7 Common Code Violations that You Don't Want to Overlook
By Joe Killinger
Maintaining your building can be difficult to say the least, here are 7 common items that are usually overlooked but can usually, be fixed in minutes.
These tips may seem easy but they get overlooked often.
1) Missing & Broken Smoke Alarms and Carbon Monoxide Detectors - Every bedroom in the home is required to have a hard-wired smoke alarm in the room, and in the hallway outside of all sleeping areas. Many municipalities also now require carbon monoxide detectors.
You not only need to make sure your smoke alarms are installed correctly, but also that they’re working properly. One of the most common issues are dead batteries. New smoke and carbon monoxide detectors are tamper proof and come with a 10-year battery.
2) Hazardous Windows - Some homeowners look at windows as an added bonus, but fail to consider their condition, location, and type of glass. Your first order-of-business should be to replace windows near stairs and in bathrooms with tempered or safety-glazed glass. In fact, building codes require safety glass in new homes with windows that are near stairs and doorways, in showers, or pretty much any place where someone could slip and fall into the glass. Experts recommend that any single-pane windows be traded in for double-pane versions.
Here are a few additional questions and tips to keep in mind.
a) Do the frames have wind load labels?
b) Is the glazing double or triple glazed to provide insulation and to resist impact?
c) Are there visible fasteners to assure you they’re securely installed?
d) Tempered or safety glass must have a manufacturers designation, defining the type of glass and the safety glazing standard with which it complies.
e) The designation must be visible at final installation and be acid etched (i.e. applied so that it cannot be removed without being destroyed).
f) Are there bars over the bedroom windows, if so, do they have quick release levers?
3) Water Heater - An expansion tank is a small, extra tank that relieves the pressure if your water gets too hot and expands. You need to make sure your water heater has one. Without an expansion tank, the pressure can build up and cause the tank to explode. Good ventilation and a properly working temperature/pressure relief valve (T&P) are essential for a water heater to work correctly.
The average lifespans of both electric and gas water heaters are eight to thirteen years, so be sure to schedule professional maintenance checkups and purchase new equipment as necessary. Although not necessarily required, also consider an overflow/drip pan, and bracing if your water heater is in earthquake country. Lastly, if the tenant has access to the water heater, consider a water heater with a locking temperature control valve to ensure the water is not hot enough to scald someone.

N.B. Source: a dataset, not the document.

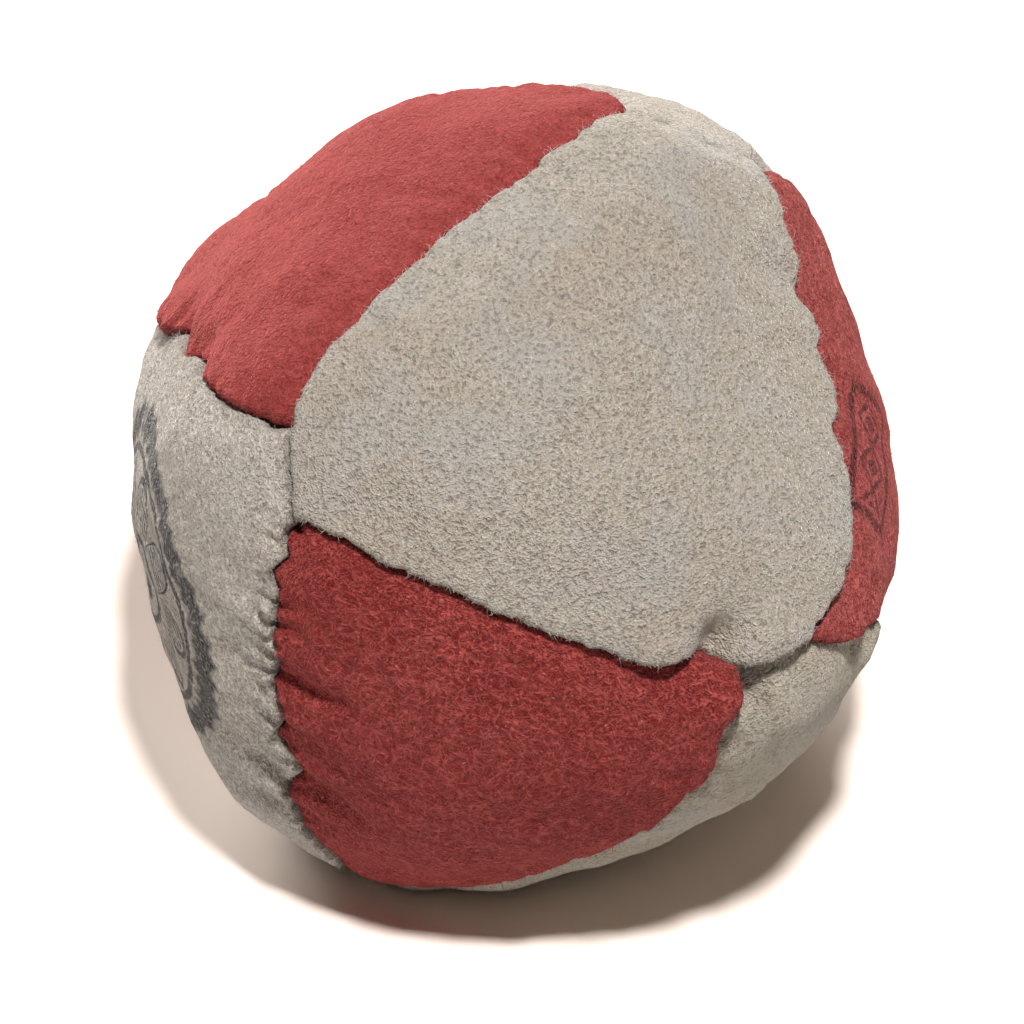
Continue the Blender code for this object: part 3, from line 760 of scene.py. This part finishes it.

4) Missing or Defective GFCIs - Ground-fault circuit interrupter (GFCI) protection is now required for outlets in the kitchen, bathrooms, garages, for all outdoor circuits, and really anywhere where water may get into them. It cuts power to a circuit if it detects a current change, protecting against electrical shocks. Test for the presence of GFCIs by plugging a GFCI receptacle tester (about $15 at home centers) into an outlet in each of these areas.
5) Missing Deck Flashing - Flashing needs to be installed between the deck ledger board and the house, and the ledger needs to be firmly attached. Incorrectly installed ledgers are the main cause of problems in do-it-yourself decks because the ledger may pull loose from the house. These decks can actually collapse, especially when loaded with people.
6) Handrails Without Returns - Codes require handrails to have “returns,” meaning they need to turn and end at the wall. Returns keep items such as sleeves and purse straps from getting caught on the end of the rails and causing a fall. Handrails need to be placed 34 to 38 in. above the nose of the stair treads and must be 1-1/4 to 2-5/8 in. thick. Also consider installing additional bars if the gap between them is more than 4 inches wide.
7) Improper Bathroom Venting – Bathroom exhaust fans should vent to the outside—either through the roof or the side of the house. Stick your head into the attic to see how yours is vented. Improper venting can cause mold issues within the apartment.